On the other hand, while locking in a fixed-term rate will be more expensive now, it could also end up being the deal of a lifetime if mortgage rates rise sharply. It is impossible to know for sure how the timing will work but the sequence of events seems clear. The Fed will keep rates artificially low until either it creates significantly higher inflation or until bond-market investors revolt. I suspect that either outcome will still be well off in the future but when the end of our low-rate era is finally reached, the Fed will no longer be calling the shots.
The best of both worlds for those who can sleep well with the risk and who can afford the cost if the market turns against them is to go variable now but make sure that you have someone watching developments for you on a daily basis so that you can make a switch when and if prospects change.
Five-year Government of Canada (GoC) bond yields fell by two basis points last week, closing at 2.76% on Friday.
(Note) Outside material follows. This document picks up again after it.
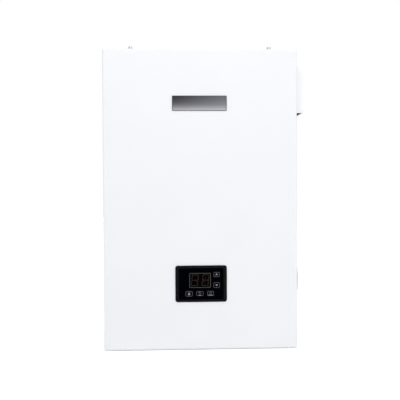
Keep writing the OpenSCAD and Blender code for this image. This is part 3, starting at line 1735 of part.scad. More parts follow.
back_plate();
left_side_panel();
right_side_panel();
top_panel();
bottom_panel();
front_cover();
nameplate();
side_vent_hood();
hood_grille();
cover_screws();
console_bracket();
console_housing();
control_bezel();
console_face();
display_lens();
led_display();
display_board();
key_up();
key_down();
key_heating();
key_tap();
key_power();
breaker_bracket();
din_rail();
breaker_body();
breaker_lever();
breaker_frame();
breaker_flap();
cable_glands();
electrics_plate();
power_board();
heat_sink();
triac_modules();
contactor();
contactor_plunger();
terminal_block();
overheat_thermostat();
reset_button();
heater_tank();
tank_brackets();
element_flange();
heating_elements();
outlet_tee();
air_vent();
flow_pipe();
flow_switch();
return_manifold();
temperature_sensors();
union_nuts();
pump_volute();
pump_motor();
pump_speed_knob();
pump_impeller();
expansion_vessel();
vessel_hose();
safety_valve();
valve_knob();
pressure_gauge();
gauge_needle();
wiring();
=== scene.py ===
# %% [markdown]
# # A wall-hung electric heating boiler
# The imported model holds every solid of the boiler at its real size. This lesson gives each one
# its finish and adds the thin things that aren't worth a solid: printed signs, display segments,
# screw heads, weld beads, chips, the dial of the gauge and the insulation of the wires.

# %% Load the model
import math
from itertools import product

import bmesh
import bpy
from mathutils import Matrix, Vector


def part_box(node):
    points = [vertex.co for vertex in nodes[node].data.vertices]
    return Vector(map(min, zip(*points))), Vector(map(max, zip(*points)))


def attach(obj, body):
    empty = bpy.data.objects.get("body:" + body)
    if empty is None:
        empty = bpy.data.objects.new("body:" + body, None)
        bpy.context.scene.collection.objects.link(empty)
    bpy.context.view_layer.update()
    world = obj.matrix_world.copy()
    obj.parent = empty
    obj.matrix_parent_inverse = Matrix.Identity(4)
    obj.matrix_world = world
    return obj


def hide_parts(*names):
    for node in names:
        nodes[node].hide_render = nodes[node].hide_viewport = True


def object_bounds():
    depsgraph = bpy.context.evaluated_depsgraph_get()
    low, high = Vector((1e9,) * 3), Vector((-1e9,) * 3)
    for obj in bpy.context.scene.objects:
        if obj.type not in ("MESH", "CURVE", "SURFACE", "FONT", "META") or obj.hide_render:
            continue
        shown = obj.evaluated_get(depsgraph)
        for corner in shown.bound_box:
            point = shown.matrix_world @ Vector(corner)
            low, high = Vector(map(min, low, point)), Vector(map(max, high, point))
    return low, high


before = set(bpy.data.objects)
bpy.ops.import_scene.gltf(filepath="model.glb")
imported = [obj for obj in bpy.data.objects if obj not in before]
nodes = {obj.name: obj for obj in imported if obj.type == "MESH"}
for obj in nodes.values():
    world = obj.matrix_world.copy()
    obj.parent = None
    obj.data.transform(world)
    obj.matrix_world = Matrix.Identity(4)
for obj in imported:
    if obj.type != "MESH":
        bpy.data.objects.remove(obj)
cad_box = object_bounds()
MM = 0.001


def shown(name, data):
    """A new object that is linked to the scene."""
    made = bpy.data.objects.new(name, data)
    bpy.context.scene.collection.objects.link(made)
    return made


# %% [markdown]
# New pieces sit on the solids, so their places are worked out from the boxes of the solids. Shapes,
# places and patterns are in millimetres. Only links between nodes and the lamps are in metres.

# %% Boxes of the solids


class Extent:
    """The box round a solid, in millimetres."""

    def __init__(self, node):
        self.low, self.high = (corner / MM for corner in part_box(node))
        self.mid = (self.low + self.high) / 2
        self.span = self.high - self.low


box = {name: Extent(name) for name in nodes}

# %% [markdown]
# The photograph was taken almost square on, from 1.4 m in front of the cover and a little to the
# left of its middle. The camera comes first, because every finish is judged through it. Its three
# axes are written as a matrix, which holds the slight roll that a look-at constraint would lose.

# %% Camera
FRAME_PX = 400
FOCAL_PX = 650
SENSOR = 36
eye = Vector((-63.5, -1624.3, -234.6)) * MM
ahead = Vector((0.044, 0.9988, -0.0219)).normalized()
upright = Vector((0.0059, 0.0217, 0.9997)).normalized()
right = ahead.cross(upright).normalized()
upright = right.cross(ahead).normalized()

camera = shown("camera", bpy.data.cameras.new("camera"))
camera.data.sensor_width = SENSOR
camera.data.lens = FOCAL_PX / FRAME_PX * SENSOR
camera.matrix_world = Matrix((
    (right.x, upright.x, -ahead.x, eye.x),
    (right.y, upright.y, -ahead.y, eye.y),
    (right.z, upright.z, -ahead.z, eye.z),
    (0, 0, 0, 1),
))
bpy.context.scene.camera = camera
bpy.context.scene.view_settings.view_transform = "Standard"
print("lens:", round(camera.data.lens, 1), "mm")

# %% [markdown]
# A finish is a small net of shader nodes. Writing it as arithmetic keeps it readable: a link
# wraps one output, and sums, products and comparisons of links add the Math nodes. Everything
# else is made by one method that takes a node's type, its settings and its sockets.

# %% Links between nodes


def operator(operation, swapped=False):
    """A method of Link that adds one Math node."""
    def method(self, *others):
        values = (*others, self) if swapped else (self, *others)
        return self.net.node("Math", {"operation": operation}, dict(enumerate(values)))
    return method


class Link:
    """One output of a shader node."""

    __add__ = __radd__ = operator("ADD")
    __sub__ = operator("SUBTRACT")
    __rsub__ = operator("SUBTRACT", swapped=True)
    __mul__ = __rmul__ = operator("MULTIPLY")
    __truediv__ = operator("DIVIDE")
    __gt__ = operator("GREATER_THAN")
    __lt__ = operator("LESS_THAN")
    highest = operator("MAXIMUM")
    sine = operator("SINE")

    def __init__(self, net, socket):
        self.net = net
        self.socket = socket


# %% Nets of nodes


class Net:
    """A node tree that is filled through one method."""

    def __init__(self, tree):
        self.tree = tree
        tree.nodes.clear()

    def node(self, kind, settings=None, sockets=None, out=0):
        made = self.tree.nodes.new("ShaderNode" + kind)
        for key, value in (settings or {}).items():
            if key == "stops":
                elements = made.color_ramp.elements
                while len(elements) < len(value):
                    elements.new(1)
                for element, (at, colour) in zip(elements, value):
                    element.position = at
                    element.color = (*colour, 1)
            else:
                setattr(made, key, value)
        for key, value in (sockets or {}).items():
            socket = made.inputs[key]
            if isinstance(value, Link):
                self.tree.links.new(value.socket, socket)
            elif socket.type == "RGBA":
                socket.default_value = (*value, 1)
            else:
                socket.default_value = value
        return Link(self, made.outputs[out]) if len(made.outputs) else None

    def rays(self):
        """1 for rays from the camera, a mirror or a glass, and 0 for those that carry light."""
        names = ("Is Camera Ray", "Is Glossy Ray", "Is Transmission Ray")
        camera_ray, glossy, through = (self.node("LightPath", out=name) for name in names)
        return camera_ray.highest(glossy).highest(through)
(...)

Lenders continue to lower their five-year fixed rates and these terms are now available in the 3.30% to 3.45% range, depending on terms and conditions which can produce a wide variation in borrowing costs over the life of a mortgage.
Five-year variable rates are still being offered in the prime minus 0.50% range (which works out to 2.50% using today’s prime rate of 3.00%). Several lenders recently lowered their variable-rate discounts to bring them more in line with market rates and when that happens, wider discounts often follow as competition for this business heats up.
The Bottom Line: Today’s ultra-low mortgage rates should be with us tomorrow, next week, next year, and maybe for several more after that. But then? I am convinced that U.S. monetary policy has passed the point of no orderly return. When market forces eventually wrest control away from the Fed, the most likely scenario will be sharply higher inflation and the higher mortgage rates to go with them. Forewarned is forearmed.